◆ WORK TO COMPLETE ◆
Identify the lines that contain the word "object", then copy them.

◆ EXTRACTED RECORDS ◆

——

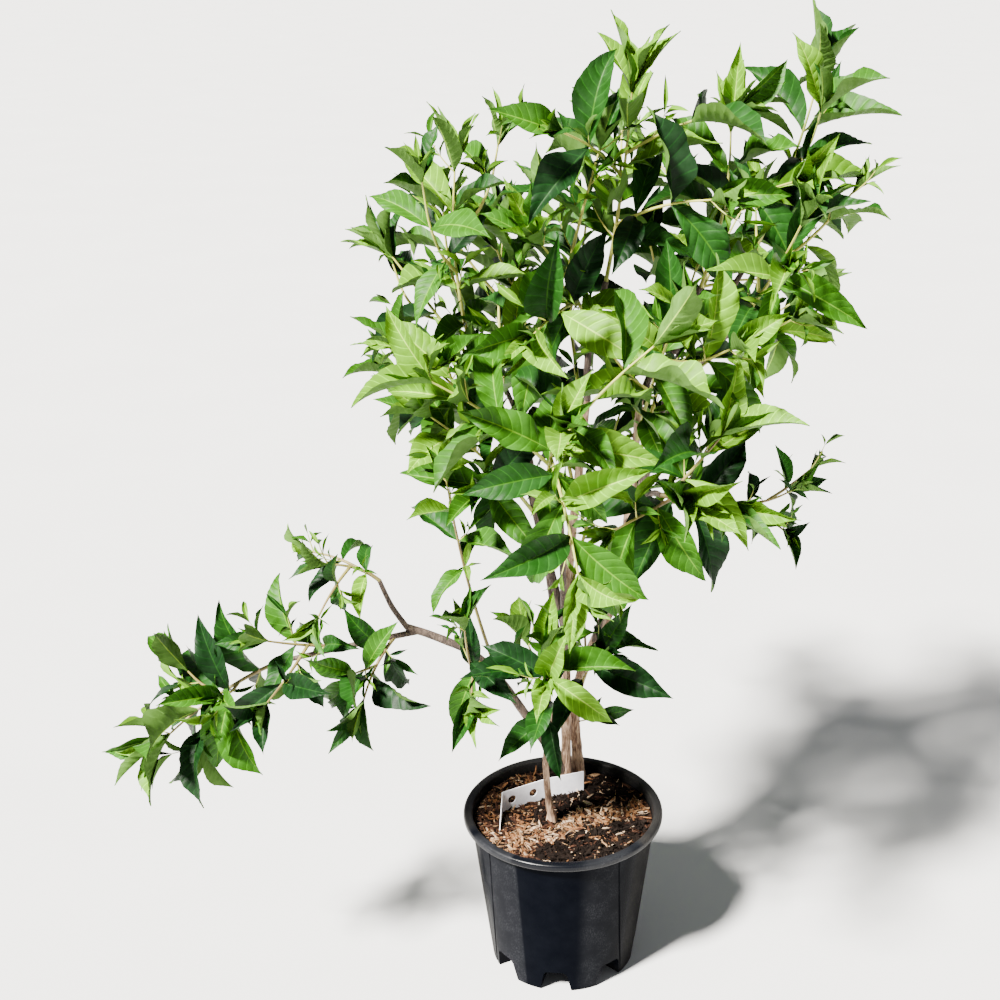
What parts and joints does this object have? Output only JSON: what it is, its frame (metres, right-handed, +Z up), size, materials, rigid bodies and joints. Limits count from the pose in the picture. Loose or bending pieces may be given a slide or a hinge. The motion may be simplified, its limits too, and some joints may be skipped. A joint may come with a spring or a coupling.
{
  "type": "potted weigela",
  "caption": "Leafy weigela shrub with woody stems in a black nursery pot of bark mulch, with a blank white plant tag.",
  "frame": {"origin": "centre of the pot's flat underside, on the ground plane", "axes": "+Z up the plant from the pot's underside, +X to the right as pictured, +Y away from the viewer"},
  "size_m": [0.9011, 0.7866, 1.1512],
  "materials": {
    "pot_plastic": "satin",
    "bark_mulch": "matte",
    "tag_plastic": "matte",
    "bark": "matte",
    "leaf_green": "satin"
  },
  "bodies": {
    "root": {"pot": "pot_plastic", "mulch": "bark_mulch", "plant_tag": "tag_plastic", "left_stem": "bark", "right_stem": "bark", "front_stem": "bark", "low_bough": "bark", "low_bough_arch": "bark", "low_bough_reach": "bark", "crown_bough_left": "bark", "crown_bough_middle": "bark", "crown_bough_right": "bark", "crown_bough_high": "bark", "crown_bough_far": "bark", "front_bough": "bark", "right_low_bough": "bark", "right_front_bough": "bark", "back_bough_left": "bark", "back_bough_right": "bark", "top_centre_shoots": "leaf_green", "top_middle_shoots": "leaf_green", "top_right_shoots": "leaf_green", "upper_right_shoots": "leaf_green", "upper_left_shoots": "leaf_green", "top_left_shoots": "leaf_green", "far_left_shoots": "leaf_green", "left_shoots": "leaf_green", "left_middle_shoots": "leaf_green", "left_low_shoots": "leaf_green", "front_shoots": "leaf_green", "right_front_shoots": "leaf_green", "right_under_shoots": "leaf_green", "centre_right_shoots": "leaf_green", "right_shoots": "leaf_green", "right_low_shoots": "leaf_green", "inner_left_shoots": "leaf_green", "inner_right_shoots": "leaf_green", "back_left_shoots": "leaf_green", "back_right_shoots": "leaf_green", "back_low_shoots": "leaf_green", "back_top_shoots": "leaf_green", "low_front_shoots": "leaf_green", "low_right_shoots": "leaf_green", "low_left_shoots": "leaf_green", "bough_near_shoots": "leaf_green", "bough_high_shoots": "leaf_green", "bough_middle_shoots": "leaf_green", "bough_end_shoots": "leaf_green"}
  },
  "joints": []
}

——

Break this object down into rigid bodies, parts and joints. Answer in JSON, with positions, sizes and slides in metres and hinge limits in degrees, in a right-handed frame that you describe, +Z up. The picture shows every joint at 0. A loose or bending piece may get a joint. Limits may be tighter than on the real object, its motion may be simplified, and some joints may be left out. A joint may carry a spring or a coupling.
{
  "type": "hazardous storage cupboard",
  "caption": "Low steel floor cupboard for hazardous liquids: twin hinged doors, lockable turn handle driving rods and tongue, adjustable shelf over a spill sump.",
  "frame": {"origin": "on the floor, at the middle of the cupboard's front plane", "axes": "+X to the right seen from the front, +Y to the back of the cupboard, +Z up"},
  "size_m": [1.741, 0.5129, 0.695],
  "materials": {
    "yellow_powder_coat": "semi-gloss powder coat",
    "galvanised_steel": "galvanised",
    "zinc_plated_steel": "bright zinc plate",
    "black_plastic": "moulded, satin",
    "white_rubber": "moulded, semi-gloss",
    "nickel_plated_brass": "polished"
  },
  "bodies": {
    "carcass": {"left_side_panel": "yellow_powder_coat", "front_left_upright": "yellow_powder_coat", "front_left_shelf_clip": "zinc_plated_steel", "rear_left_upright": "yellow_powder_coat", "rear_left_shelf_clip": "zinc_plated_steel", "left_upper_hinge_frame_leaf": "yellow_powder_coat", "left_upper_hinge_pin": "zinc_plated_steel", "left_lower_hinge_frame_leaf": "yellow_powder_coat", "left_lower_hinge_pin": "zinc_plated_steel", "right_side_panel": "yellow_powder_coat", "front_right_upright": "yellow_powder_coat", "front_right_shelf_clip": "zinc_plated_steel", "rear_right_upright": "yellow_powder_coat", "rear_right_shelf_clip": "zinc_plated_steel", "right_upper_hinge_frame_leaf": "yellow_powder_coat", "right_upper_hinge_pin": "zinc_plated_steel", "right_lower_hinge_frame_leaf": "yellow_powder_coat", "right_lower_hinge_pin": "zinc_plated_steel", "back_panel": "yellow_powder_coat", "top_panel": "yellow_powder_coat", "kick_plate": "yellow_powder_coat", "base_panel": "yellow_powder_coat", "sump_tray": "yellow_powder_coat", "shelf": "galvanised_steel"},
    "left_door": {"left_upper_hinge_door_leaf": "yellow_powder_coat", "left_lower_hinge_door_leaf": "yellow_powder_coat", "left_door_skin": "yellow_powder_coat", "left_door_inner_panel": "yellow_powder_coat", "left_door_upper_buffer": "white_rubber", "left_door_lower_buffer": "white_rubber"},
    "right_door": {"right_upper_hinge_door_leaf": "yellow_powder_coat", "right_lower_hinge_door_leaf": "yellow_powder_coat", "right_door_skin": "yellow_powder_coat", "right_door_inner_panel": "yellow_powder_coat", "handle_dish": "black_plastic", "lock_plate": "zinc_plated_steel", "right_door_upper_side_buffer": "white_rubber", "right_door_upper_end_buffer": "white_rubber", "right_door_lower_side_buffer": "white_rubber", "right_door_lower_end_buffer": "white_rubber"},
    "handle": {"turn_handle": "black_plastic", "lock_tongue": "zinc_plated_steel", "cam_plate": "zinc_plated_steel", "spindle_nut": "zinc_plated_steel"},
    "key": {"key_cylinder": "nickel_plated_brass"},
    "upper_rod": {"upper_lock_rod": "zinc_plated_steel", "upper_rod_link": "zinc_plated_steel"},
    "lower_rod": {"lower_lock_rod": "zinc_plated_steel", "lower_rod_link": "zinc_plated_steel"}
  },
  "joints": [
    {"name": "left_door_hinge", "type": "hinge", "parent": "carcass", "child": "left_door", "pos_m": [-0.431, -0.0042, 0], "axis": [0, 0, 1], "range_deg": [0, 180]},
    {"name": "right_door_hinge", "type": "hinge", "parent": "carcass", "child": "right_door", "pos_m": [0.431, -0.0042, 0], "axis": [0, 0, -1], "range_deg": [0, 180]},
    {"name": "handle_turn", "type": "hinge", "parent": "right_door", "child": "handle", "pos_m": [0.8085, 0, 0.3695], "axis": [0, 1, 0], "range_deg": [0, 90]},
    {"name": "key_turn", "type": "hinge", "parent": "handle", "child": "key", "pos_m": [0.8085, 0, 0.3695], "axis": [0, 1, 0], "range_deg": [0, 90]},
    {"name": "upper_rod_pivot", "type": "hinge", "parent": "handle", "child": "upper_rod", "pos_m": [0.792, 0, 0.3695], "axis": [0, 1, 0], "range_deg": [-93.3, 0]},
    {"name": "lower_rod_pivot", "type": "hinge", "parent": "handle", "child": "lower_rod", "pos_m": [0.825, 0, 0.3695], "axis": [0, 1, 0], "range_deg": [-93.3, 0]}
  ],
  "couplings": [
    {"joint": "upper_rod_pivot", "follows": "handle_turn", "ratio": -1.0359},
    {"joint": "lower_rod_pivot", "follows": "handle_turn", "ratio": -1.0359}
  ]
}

——

◆ OUTPUT OF THE EXERCISE ◆
What parts and joints does this object have? Output only JSON: what it is, its frame (metres, right-handed, +Z up), size, materials, rigid bodies and joints. Limits count from the pose in the picture. Loose or bending pieces may be given a slide or a hinge. The motion may be simplified, its limits too, and some joints may be skipped. A joint may come with a spring or a coupling.
Break this object down into rigid bodies, parts and joints. Answer in JSON, with positions, sizes and slides in metres and hinge limits in degrees, in a right-handed frame that you describe, +Z up. The picture shows every joint at 0. A loose or bending piece may get a joint. Limits may be tighter than on the real object, its motion may be simplified, and some joints may be left out. A joint may carry a spring or a coupling.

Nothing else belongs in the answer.